=== Data provided ===
START

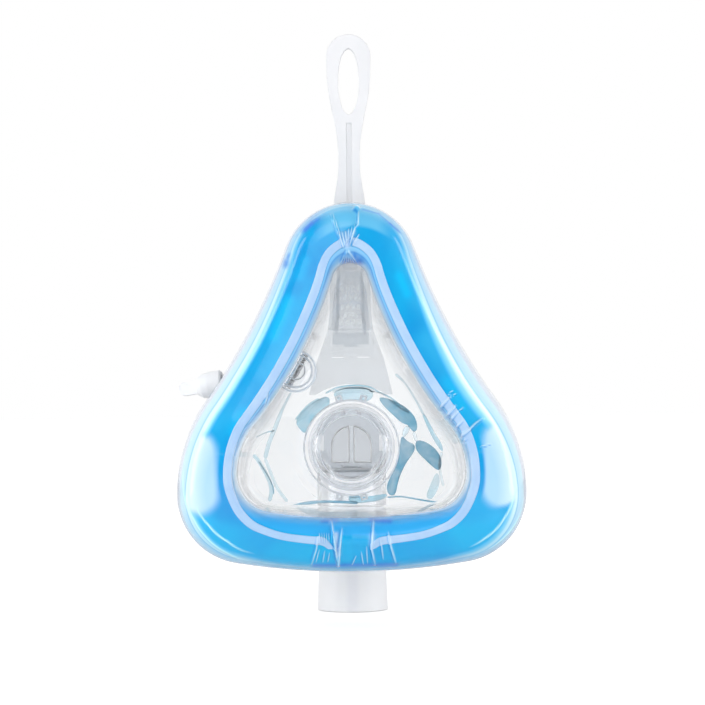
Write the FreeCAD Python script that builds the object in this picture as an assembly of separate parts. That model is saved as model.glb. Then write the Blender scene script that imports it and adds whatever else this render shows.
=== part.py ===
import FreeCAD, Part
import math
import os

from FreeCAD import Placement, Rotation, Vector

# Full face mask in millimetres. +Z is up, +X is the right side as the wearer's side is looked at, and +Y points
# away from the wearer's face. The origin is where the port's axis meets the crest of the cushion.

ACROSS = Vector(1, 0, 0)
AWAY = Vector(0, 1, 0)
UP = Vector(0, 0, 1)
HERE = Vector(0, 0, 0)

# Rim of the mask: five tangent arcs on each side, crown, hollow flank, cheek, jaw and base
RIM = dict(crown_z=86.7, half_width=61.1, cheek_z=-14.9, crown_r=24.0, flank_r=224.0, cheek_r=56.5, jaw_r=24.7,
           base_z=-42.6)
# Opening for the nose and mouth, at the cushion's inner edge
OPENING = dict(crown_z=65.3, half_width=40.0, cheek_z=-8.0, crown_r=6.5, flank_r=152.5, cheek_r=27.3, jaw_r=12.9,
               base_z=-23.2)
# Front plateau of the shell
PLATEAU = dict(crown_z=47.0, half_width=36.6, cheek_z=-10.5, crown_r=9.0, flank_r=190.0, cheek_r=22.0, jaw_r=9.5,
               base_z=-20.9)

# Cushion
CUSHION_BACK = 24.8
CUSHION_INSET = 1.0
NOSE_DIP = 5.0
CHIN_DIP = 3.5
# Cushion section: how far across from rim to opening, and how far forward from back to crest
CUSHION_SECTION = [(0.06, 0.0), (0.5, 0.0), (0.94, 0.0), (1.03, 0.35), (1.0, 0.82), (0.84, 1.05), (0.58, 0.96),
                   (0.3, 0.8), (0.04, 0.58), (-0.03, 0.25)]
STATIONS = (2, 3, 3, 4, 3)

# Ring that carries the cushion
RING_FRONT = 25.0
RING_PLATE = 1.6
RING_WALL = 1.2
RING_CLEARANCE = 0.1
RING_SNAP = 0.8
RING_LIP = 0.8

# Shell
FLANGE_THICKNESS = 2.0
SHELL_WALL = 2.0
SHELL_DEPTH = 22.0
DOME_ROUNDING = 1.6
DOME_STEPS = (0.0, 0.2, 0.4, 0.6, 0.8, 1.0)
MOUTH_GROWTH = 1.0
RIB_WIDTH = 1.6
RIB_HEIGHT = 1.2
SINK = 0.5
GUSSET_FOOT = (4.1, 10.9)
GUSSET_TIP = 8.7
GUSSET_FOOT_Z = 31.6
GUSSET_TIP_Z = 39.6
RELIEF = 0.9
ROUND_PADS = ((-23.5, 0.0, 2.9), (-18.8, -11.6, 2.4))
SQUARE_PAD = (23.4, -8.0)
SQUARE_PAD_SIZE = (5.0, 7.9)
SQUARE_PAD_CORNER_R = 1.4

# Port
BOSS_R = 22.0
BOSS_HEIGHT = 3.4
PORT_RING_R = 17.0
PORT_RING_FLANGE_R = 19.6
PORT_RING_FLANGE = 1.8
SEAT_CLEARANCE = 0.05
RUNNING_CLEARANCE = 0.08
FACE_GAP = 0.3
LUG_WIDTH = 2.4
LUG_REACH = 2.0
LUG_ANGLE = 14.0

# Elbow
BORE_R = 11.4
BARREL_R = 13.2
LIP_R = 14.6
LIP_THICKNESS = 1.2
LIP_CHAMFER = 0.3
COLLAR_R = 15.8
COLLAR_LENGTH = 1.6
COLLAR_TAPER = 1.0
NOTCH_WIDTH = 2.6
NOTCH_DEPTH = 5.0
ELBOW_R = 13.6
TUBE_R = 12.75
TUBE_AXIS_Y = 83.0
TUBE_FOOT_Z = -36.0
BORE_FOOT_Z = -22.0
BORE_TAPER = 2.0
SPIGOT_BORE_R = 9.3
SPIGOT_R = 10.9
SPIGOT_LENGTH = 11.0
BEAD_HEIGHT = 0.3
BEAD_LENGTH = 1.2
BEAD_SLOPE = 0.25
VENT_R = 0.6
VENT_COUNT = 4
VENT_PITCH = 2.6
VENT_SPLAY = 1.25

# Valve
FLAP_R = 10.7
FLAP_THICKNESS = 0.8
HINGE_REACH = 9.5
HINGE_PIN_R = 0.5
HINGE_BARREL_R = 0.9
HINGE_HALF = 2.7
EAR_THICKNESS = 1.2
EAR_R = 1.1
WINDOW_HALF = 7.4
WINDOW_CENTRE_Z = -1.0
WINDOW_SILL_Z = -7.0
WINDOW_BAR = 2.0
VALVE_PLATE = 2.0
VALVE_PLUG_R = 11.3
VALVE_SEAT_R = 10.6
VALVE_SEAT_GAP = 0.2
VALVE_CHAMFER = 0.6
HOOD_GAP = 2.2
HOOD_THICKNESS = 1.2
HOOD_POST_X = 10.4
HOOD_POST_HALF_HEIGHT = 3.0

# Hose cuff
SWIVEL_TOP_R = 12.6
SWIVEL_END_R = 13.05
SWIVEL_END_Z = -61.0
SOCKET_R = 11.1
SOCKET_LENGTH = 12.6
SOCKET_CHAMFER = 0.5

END

=== Work required ===
Extract the first line above and each line after it up to and including the one with "HERE = Vector(0, 0, 0)", please, exactly and with nothing else.

=== Correct output ===
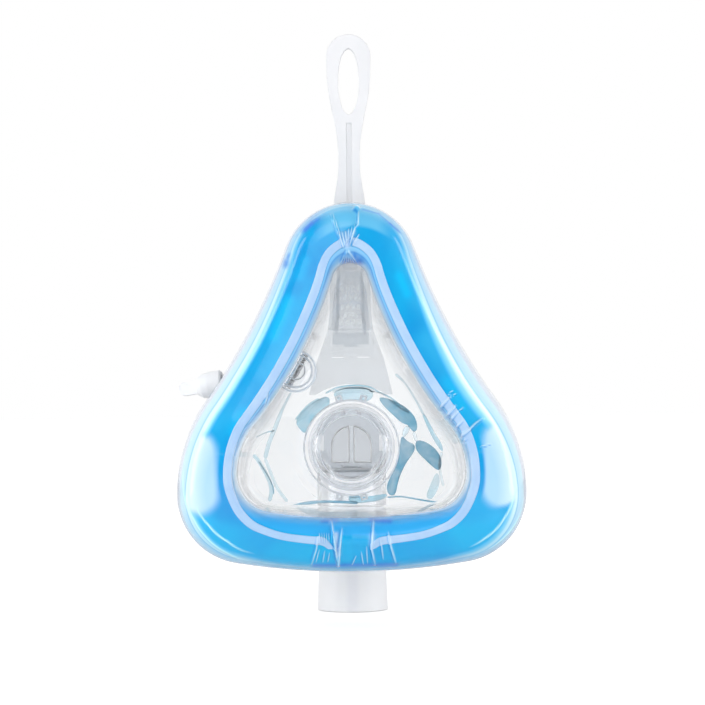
Write the FreeCAD Python script that builds the object in this picture as an assembly of separate parts. That model is saved as model.glb. Then write the Blender scene script that imports it and adds whatever else this render shows.
=== part.py ===
import FreeCAD, Part
import math
import os

from FreeCAD import Placement, Rotation, Vector

# Full face mask in millimetres. +Z is up, +X is the right side as the wearer's side is looked at, and +Y points
# away from the wearer's face. The origin is where the port's axis meets the crest of the cushion.

ACROSS = Vector(1, 0, 0)
AWAY = Vector(0, 1, 0)
UP = Vector(0, 0, 1)
HERE = Vector(0, 0, 0)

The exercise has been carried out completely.